Das Dilemma mit den Impfstoffen

PRÄVENTION Weil die Zahl der Neuinfektionen sinkt, mangelt es an Studienteilnehmern, um Impfstoffe gegen Ebola zuzulassen

BERLIN taz | Es war ein für die Pharmaforschung beispielloser Kraftakt. Arzneimittelhersteller, nationale wie internationale Zulassungs- und Gesundheitsbehörden, die Weltgesundheitsorganisation (WHO) sowie akademische Forscher trieben seit dem Herbst die Erprobung von Impfstoffen gegen Ebola voran: Daten zu möglichen Impfstoffkandidaten gegen die tödliche Viruserkrankung wurden zusammengetragen, bewertet und weiterentwickelt – um sie ab dem Winter 2014/2015 erstmals an Menschen in Europa, den USA und Afrika auf ihre Sicherheit und Wirksamkeit zu testen. Zuvor wurden die potenziellen Impfstoffe aufgrund des geringen Interesses der Weltgemeinschaft spärlich und bestenfalls im Tierversuch getestet.

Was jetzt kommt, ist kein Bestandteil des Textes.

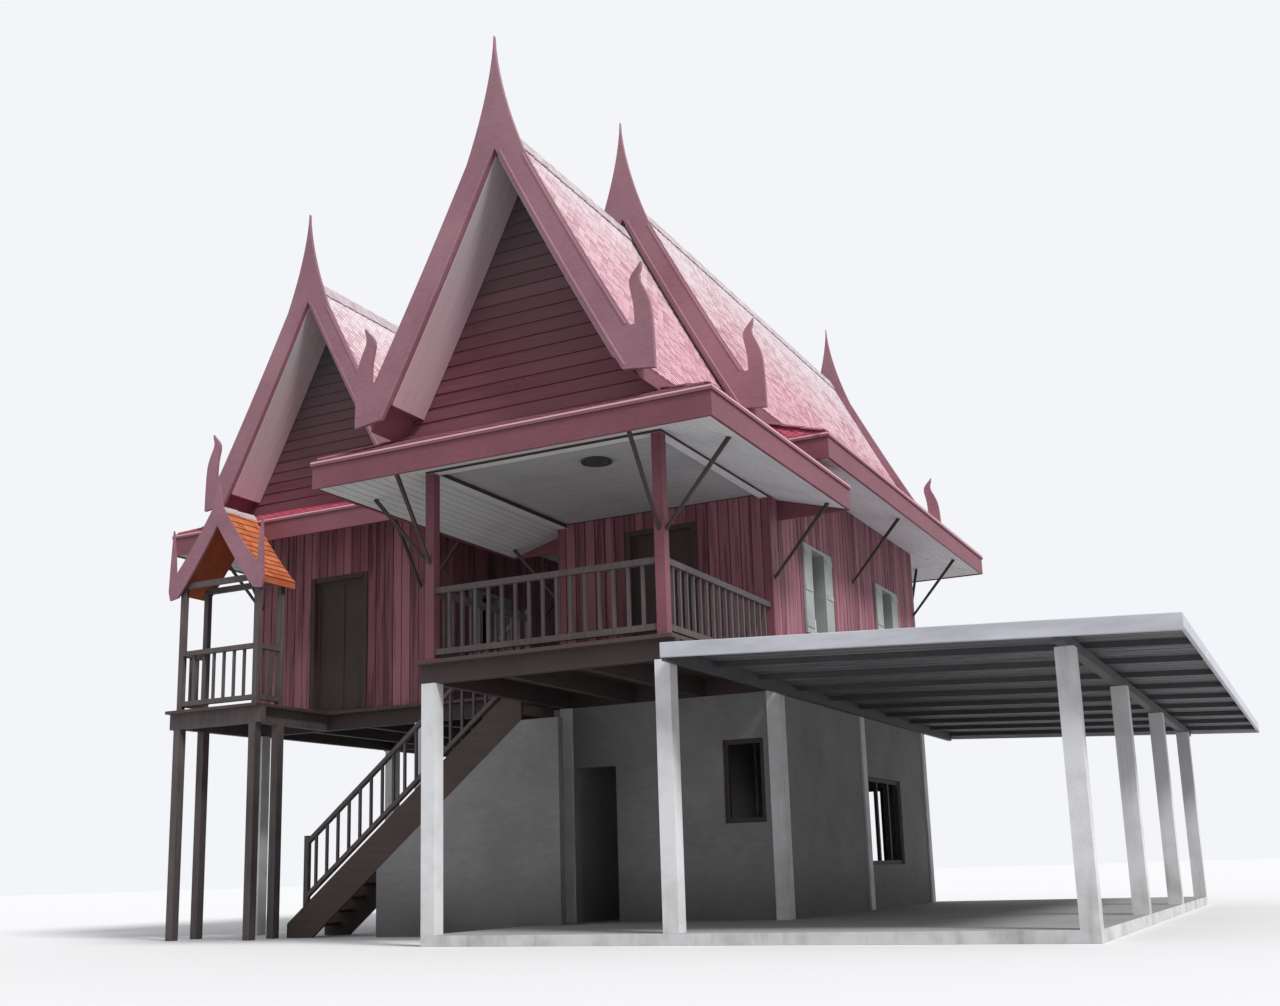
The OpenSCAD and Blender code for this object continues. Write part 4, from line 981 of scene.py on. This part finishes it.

Die Hoffnungen des britischen Herstellers GlaxoSmithKline und des US-Pharmaunternehmens MSD waren groß, im Laufe des Jahres 2015 ihre beiden Impfstoffe ChAd3-ZEBOV und rVSV-ZEBOV zur Zulassung zu bringen; beide befinden sich in der allerletzten klinischen Testphase. Doch jetzt, auf den letzten Metern, könnte das ehrgeizige Projekt scheitern: Es mangelt an nötigen Studienteilnehmern, damit die Hersteller den Nachweis erbringen können, dass ihre Impfstoffe wirken – also die Krankheit tatsächlich verhindern. „Die Zahl der Neuerkrankungen sinkt erfreulicherweise. Ohne Erkrankungen aber können wir die Wirksamkeit nicht zeigen“, sagte der GSK-Impfstoffexperte Jens Vollmar am Dienstag in Berlin auf einer Konferenz des Verbands forschender Arzneimittelhersteller.

Insgesamt 27.000 Menschen aus Liberia, Guinea und Sierra Leone sollen an der seit Februar laufenden Studie teilnehmen, ein Drittel soll den GSK-Impfstoff erhalten, ein Drittel den MSD-Impfstoff und ein Drittel ein Placebo. Eine solche Datenbasis gilt als Voraussetzung, um wissenschaftlich seriöse Aussagen machen zu können. Bislang aber konnten lediglich rund 800 Personen rekrutiert werden. Es sei also möglich, dass die Studien während der laufenden Ebola-Epidemie gar nicht wie geplant zu Ende gebracht werden können, sagte die MSD-Virusforscherin Vanessa Witte.

Damit stehen nicht bloß die Hersteller, die dreistellige Millionenbeträge in die aktuelle Ebola-Forschung investiert haben, vor einem Dilemma: Auch die Zulassungsbehörden müssen nun entscheiden, ob sie die Impfstoffe trotz der mangelhaften Datenlage genehmigen. Ethisch wie medizinwissenschaftlich wäre ein solches Vorgehen höchst fragwürdig. Denn beim nächsten Ebola-Ausbruch würden dann womöglich großflächig Impfstoffe produziert und eingesetzt, von denen nicht bekannt ist, ob sie Menschen tatsächlich vor Ansteckung schützen. „Theoretisch denkbar ist es dennoch“, sagte eine Sprecherin des Paul-Ehrlich-Instituts, der deutschen Zulassungsbehörde für Impfstoffe, der taz. Die Zulassung werde dann davon abhängig gemacht, ob, welche und wie viele Antikörper sich nach der Impfung gebildet hätten. Die Hersteller würden darüber hinaus verpflichtet, nach der Zulassung weitere Studien nachzureichen.